My early textile and watercolor art was inspired by a love of nature. My journals for the past year use collage materials to comment on modern culture. These large books create photo journal characters and spew relational one liners between men and women on watercolor paper. The aim is to reveal the contradictions inherent in our romances through humor. They tell my true memoirs.

Prominent is fairness theory, in which judgments drive individual assignments of responsibility. Some may believe that relational theories have no relevance in decorative art. Enter Simone’s critical view of the world. With her comes intrapersonal knowledge filled with humor, satire, and sarcasm. Her male counterparts are less well developed. Simone is the star.

The superficial intent is to engage the viewer in the outrageous world of modern fashion models. The secondary background stories paint battlefields of power. Clothing, setting, and body language evoke the perineal distancing of people.

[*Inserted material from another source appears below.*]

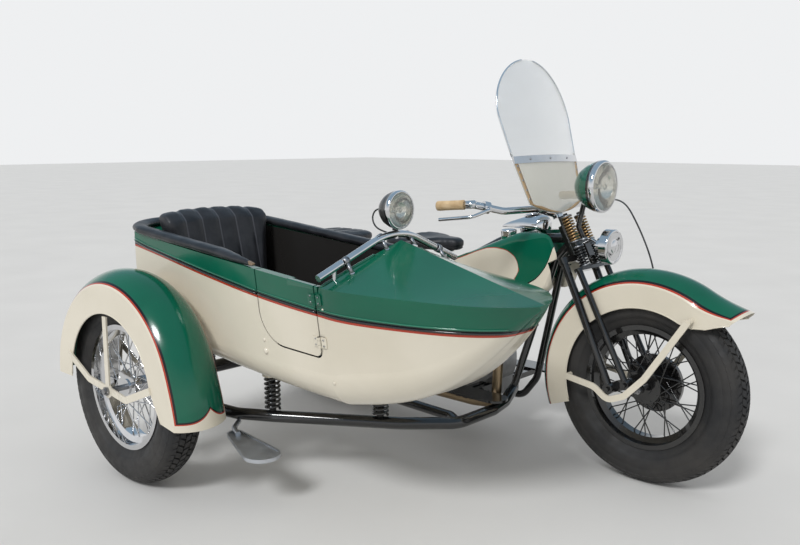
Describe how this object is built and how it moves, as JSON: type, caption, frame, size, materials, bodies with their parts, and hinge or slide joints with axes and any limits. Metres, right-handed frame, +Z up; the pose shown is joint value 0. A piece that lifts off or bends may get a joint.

My inspiration for the material comes from my life roles as much as my teachers and other artists on Facebook and YouTube. I have learned mark making techniques and seen pithy statements intended to make the viewer a co-author in the work. Humor can create a raw evolution of thought and association. Just one new idea can have changed my perception forever.

The use of materials in my work is calculated as well as accidental. I am often surprised by avenues of the unexpected. Textures, marks, and layers often bring an ironic twist to things I might not expect. Juxtapositions can provoke participants to new and perhaps unexplored territories.